CAC to Observe World Consumer Rights Day on March 15

March 12, 2007

The Full Story

The Consumer Affairs Commission (CAC) will join consumer groups around the world in observing World Consumer Rights Day (WCRD) on March 15 under the theme: ‘Unethical Drug Promotion’.
Speaking at JIS Think Tank recently (March 7), Chief Executive Officer at the CAC, Dolsie Allen, said that the annual celebration provided the opportunity to focus on and solidify the national and international consumer movement.
“At this time, special effort is being undertaken to promote the basic rights of all consumers and protest the market abuses, which threaten to undermine them,” Mrs. Allen stated.
The CEO noted that the chosen theme “points to the need for transparent marketing practices as an essential element of corporate social responsibility, particularly so in the pharmaceutical industry, where international drug companies plow billions of dollars into convincing doctors, pharmacists and consumers to buy their products.”
She added that Consumer International, the international consumer advocacy group, has noted that by sponsoring patient pressure groups, funding disease awareness campaigns and offering hospitality to medical experts, drug companies have found new and effective ways to influence consumer opinion. The group holds the view that consumers have a right to know whether a doctor’s pattern of prescribing drugs is influenced by a relationship with a drug company.

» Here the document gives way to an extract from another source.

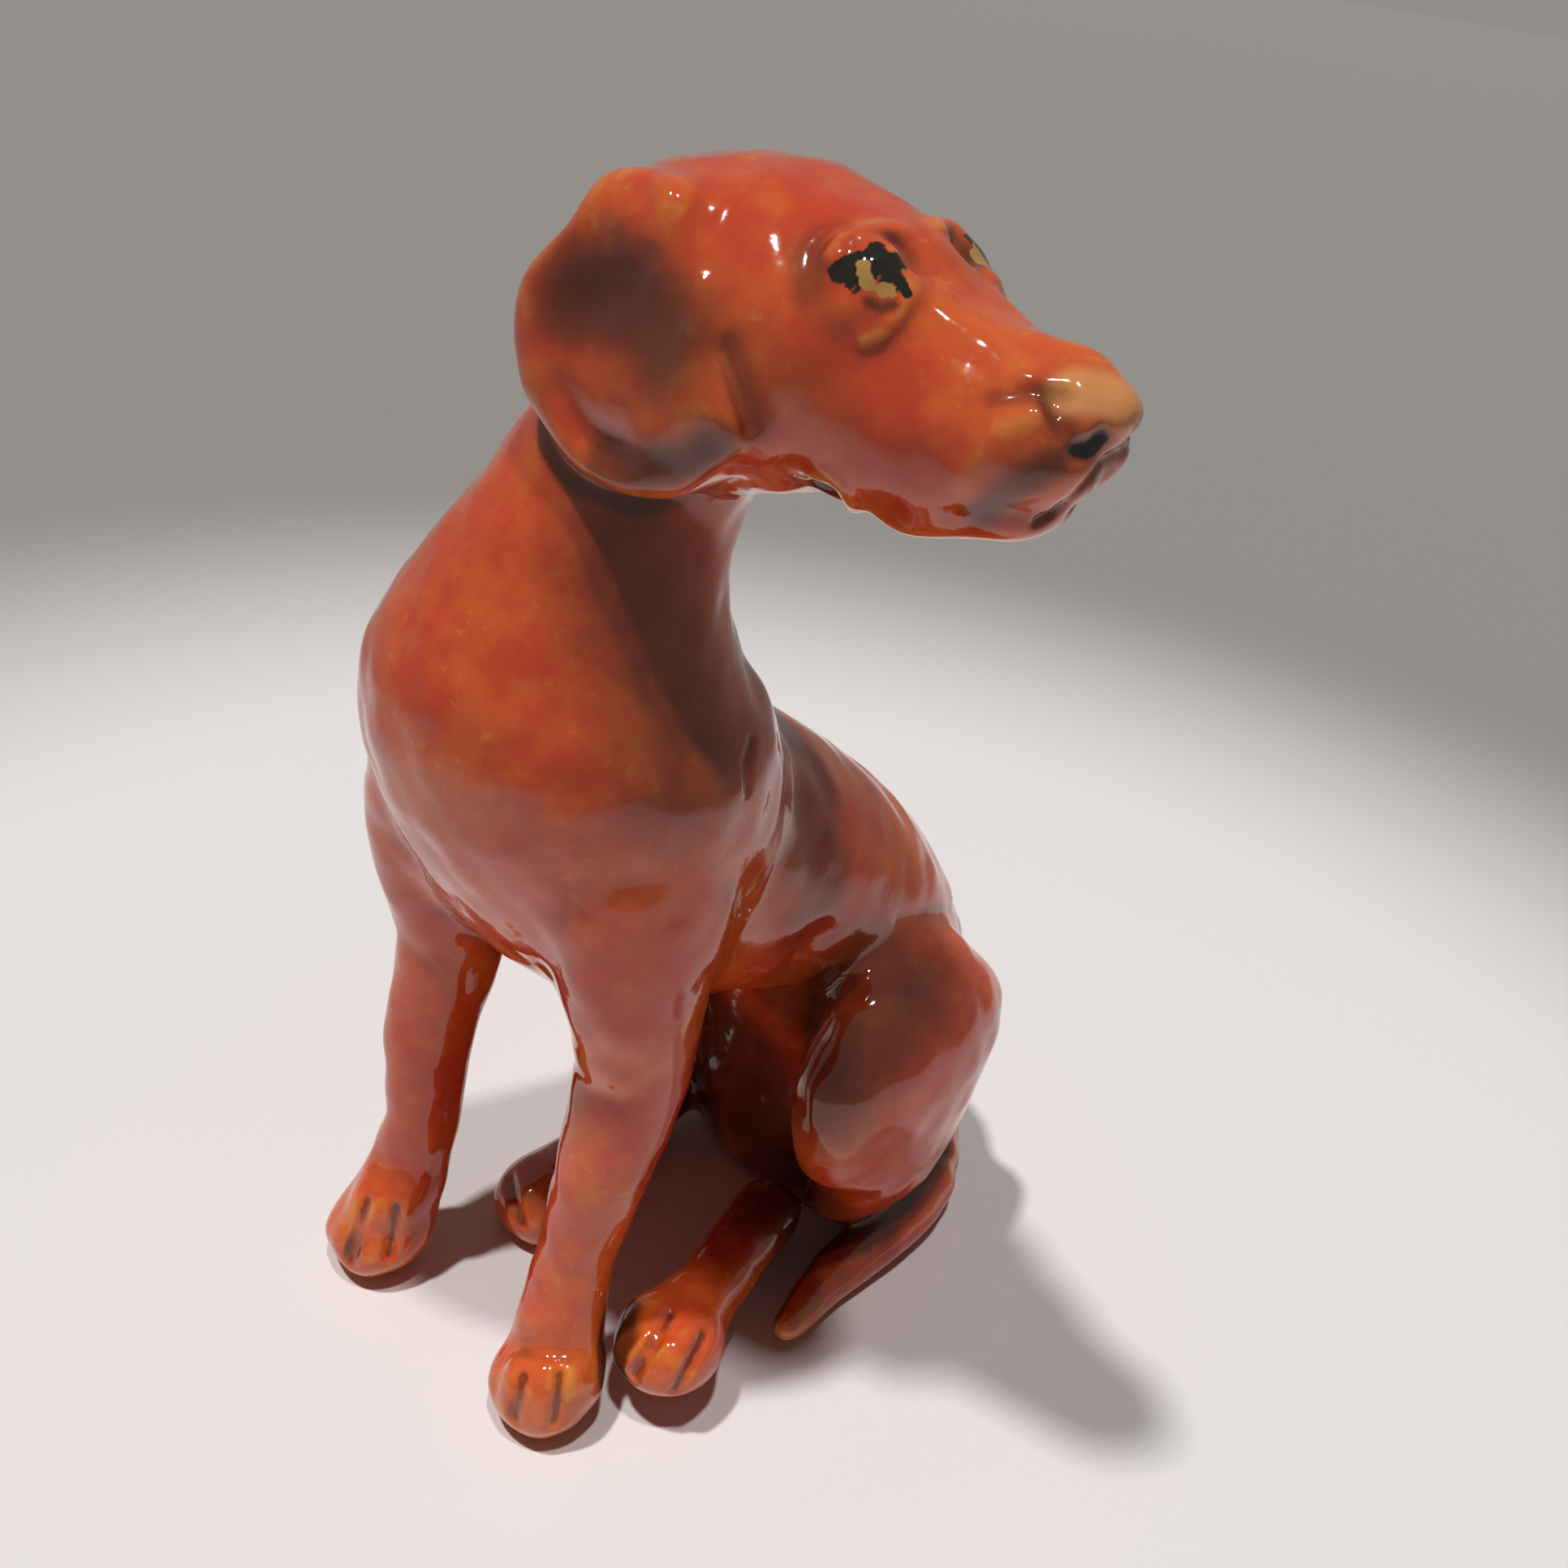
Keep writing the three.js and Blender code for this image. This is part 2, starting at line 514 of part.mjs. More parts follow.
// Tail: from under the rump round the dog's left side to a tip beside the foot
function tail(grow = 0) {
  const out = HIP_SPREAD / 2;
  const lying = (x, y, thickness, lift = 0) => oval(
    point(pelvis.x + x, pelvis.y + y, thickness / 2 - SOLE_DEPTH + lift), thickness, thickness,
  );
  const ovals = [
    lying(TAIL_TURN * 0.2, TAIL_ROOT_DEPTH, TAIL_THICKNESS, TAIL_ROOT_LIFT),
    lying(TAIL_TURN, TAIL_ROOT_DEPTH, TAIL_THICKNESS),
    lying(out + TAIL_BOW / 2, TAIL_BOW / 2, TAIL_THICKNESS),
    lying(out + TAIL_BOW, -TAIL_REACH / 3, TAIL_THICKNESS),
    lying(out + TAIL_BOW, -TAIL_REACH * 0.7, between(TAIL_THICKNESS, TAIL_TIP_THICKNESS)),
    lying(out + TAIL_BOW * 1.6, -TAIL_REACH, TAIL_TIP_THICKNESS, SOLE_DEPTH + TAIL_TIP_LIFT),
  ];
  return onFloor(solid(loft(ovals, { side: UP, sides: 12, steps: 3, cap: 0.9, grow })));
}

const G = SLIP_GAP;
const sockets = (shape) => shape.subtract(eye(1, G)).subtract(eye(-1, G));
place('torso', torso());
place('neck', neck().subtract(head(G)));
place('head', sockets(head().subtract(lowerJaw(MOUTH_GAP)).subtract(nosePad(G))));
place('lower_jaw', lowerJaw());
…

International drug companies, she continued, while promoting their products, sometimes deliberately suppress the risk and side effects of a particular drug.

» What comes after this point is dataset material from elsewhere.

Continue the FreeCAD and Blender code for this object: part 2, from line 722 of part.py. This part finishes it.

Mrs. Allen stated that the Commission was in support of the international move to educate consumers about the potential risks involved when pharmaceutical companies were allowed to market their products.
“As a consumer advocacy group, we are very concerned that in our Jamaican scenario, we are not very conscious and aware of these kinds of unethical practices that take place on the international scene,” the CEO pointed out.

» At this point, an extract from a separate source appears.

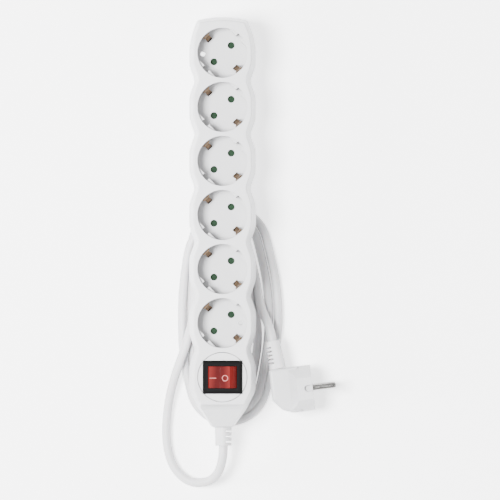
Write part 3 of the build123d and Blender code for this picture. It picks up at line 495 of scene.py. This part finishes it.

She added that although research has indicated that the matter of unethical drug promotion was not an issue in Jamaica, consumers need to be sensitized about the issue so they can “be a little more vigilant, searching, and ask basic questions when they go to the doctor.”
“It is not that we are trying to instill any form of distrust.but we want people to know that whatever happens elsewhere can happen in Jamaica,” she stressed adding that, “as Jamaicans, we need to take the matter of our health into our own hands as part of our responsibility as consumers.”
To observe World Consumer Rights Day, the CAC in collaboration with the National Consumers’ League, will be staging several activities including a church service at the St. Luke’s Anglican Church on Sunday, March 11 at 7:30 a.m.; mini exhibits highlighting the theme at selected parish libraries in the three counties; the reading of a message from Minister of Industry Technology, Energy and Commerce (MITEC), Phillip Paulwell, at church services on March 10 and 11 and in 150 schools on WCRD.
The celebration will culminate with the live broadcast of TVJ’s ‘Your Issues Live’ at Mandela Park at 8:00 p.m. on March 15. The discussions will focus on ‘Motor Vehicle Pre-purchase Pitfalls and Repair Hazards’, a topic which the CAC’s has found to be of greatest concern for Jamaica’s consumers.
The CAC is an agency of the MITEC, with a mandate to safeguard the rights and responsibilities of consumers.